--- start ---
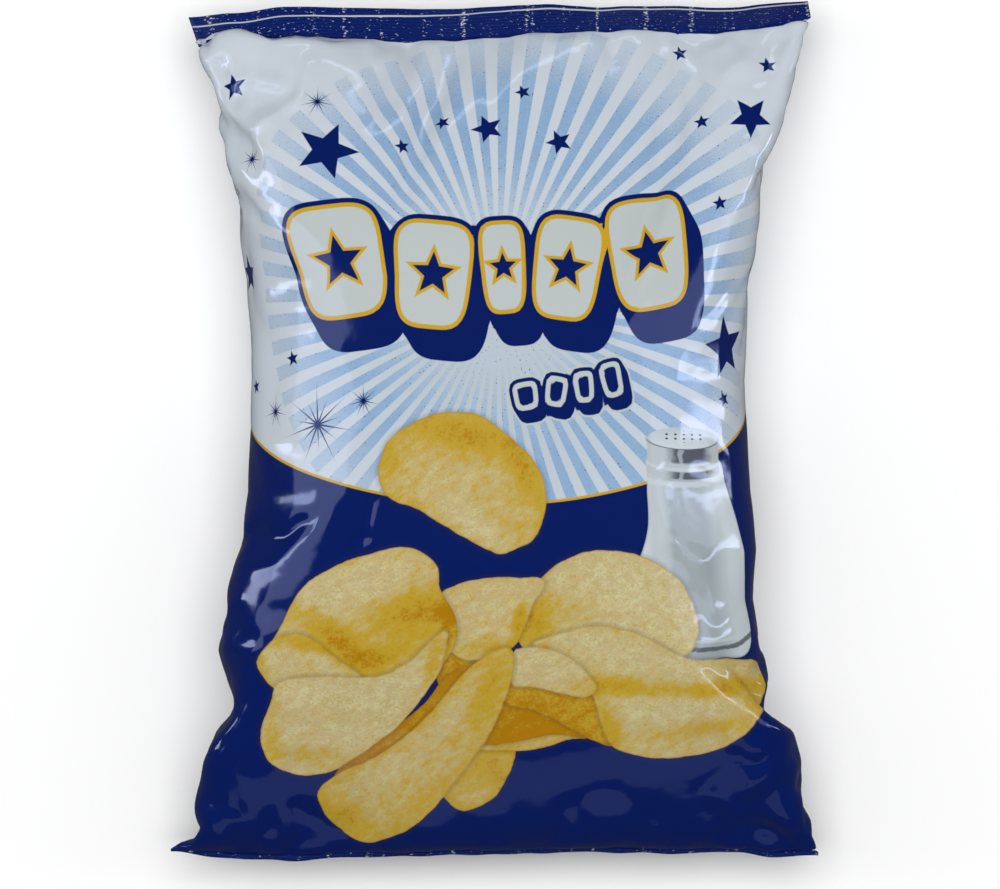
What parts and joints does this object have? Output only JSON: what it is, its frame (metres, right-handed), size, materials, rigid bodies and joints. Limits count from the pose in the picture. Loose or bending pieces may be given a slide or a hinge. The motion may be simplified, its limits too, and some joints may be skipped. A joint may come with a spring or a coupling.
{
  "type": "bag of potato crisps",
  "caption": "Sealed pillow bag of potato crisps, glossy printed film blown up tight, flat crimped seals at both ends, lying on its back.",
  "frame": {"origin": "middle of the bounding box's bottom, on the surface that the bag lies on", "axes": "+X to the bag's right, +Y towards its top seal, +Z out of its printed front"},
  "size_m": [0.26, 0.3421, 0.0955],
  "materials": {
    "printed_film": "glossy printed packaging film, pale grey and light blue above, navy below"
  },
  "bodies": {
    "root": {"bag": "printed_film"}
  },
  "joints": []
}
--- end ---
* _THE REQUEST_
Copy out the data shown above without altering anything.

* _RESULT_
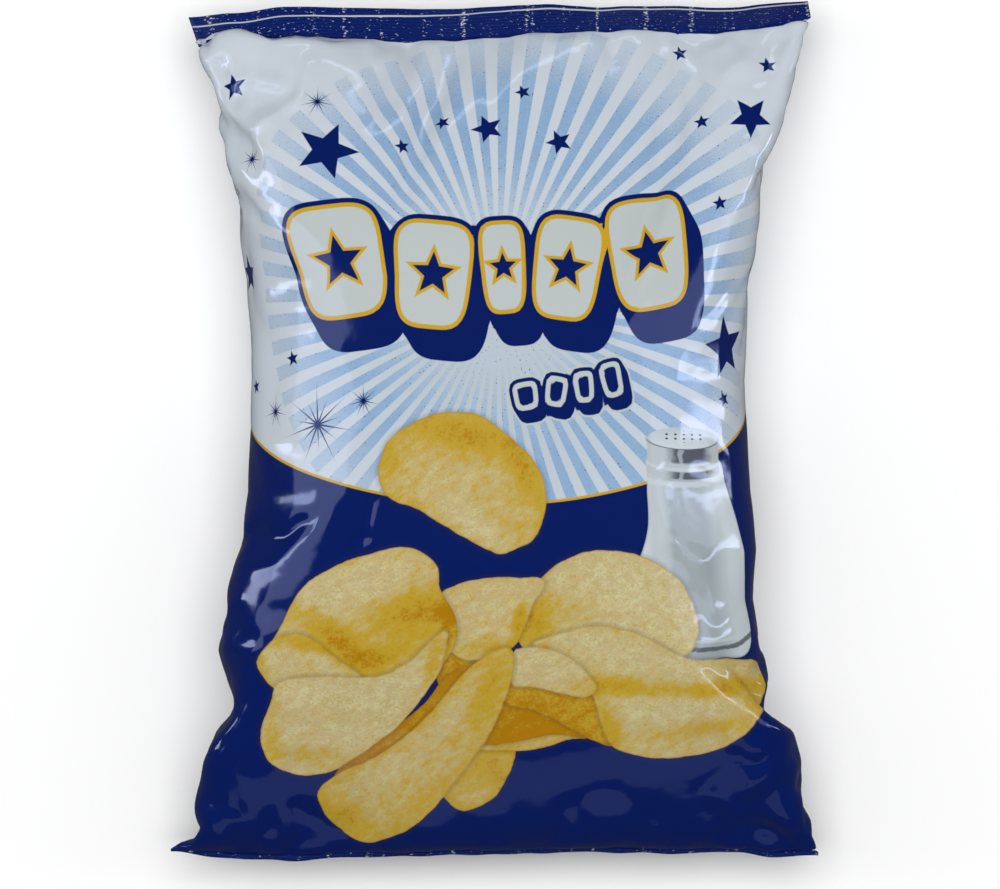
What parts and joints does this object have? Output only JSON: what it is, its frame (metres, right-handed), size, materials, rigid bodies and joints. Limits count from the pose in the picture. Loose or bending pieces may be given a slide or a hinge. The motion may be simplified, its limits too, and some joints may be skipped. A joint may come with a spring or a coupling.
{
  "type": "bag of potato crisps",
  "caption": "Sealed pillow bag of potato crisps, glossy printed film blown up tight, flat crimped seals at both ends, lying on its back.",
  "frame": {"origin": "middle of the bounding box's bottom, on the surface that the bag lies on", "axes": "+X to the bag's right, +Y towards its top seal, +Z out of its printed front"},
  "size_m": [0.26, 0.3421, 0.0955],
  "materials": {
    "printed_film": "glossy printed packaging film, pale grey and light blue above, navy below"
  },
  "bodies": {
    "root": {"bag": "printed_film"}
  },
  "joints": []
}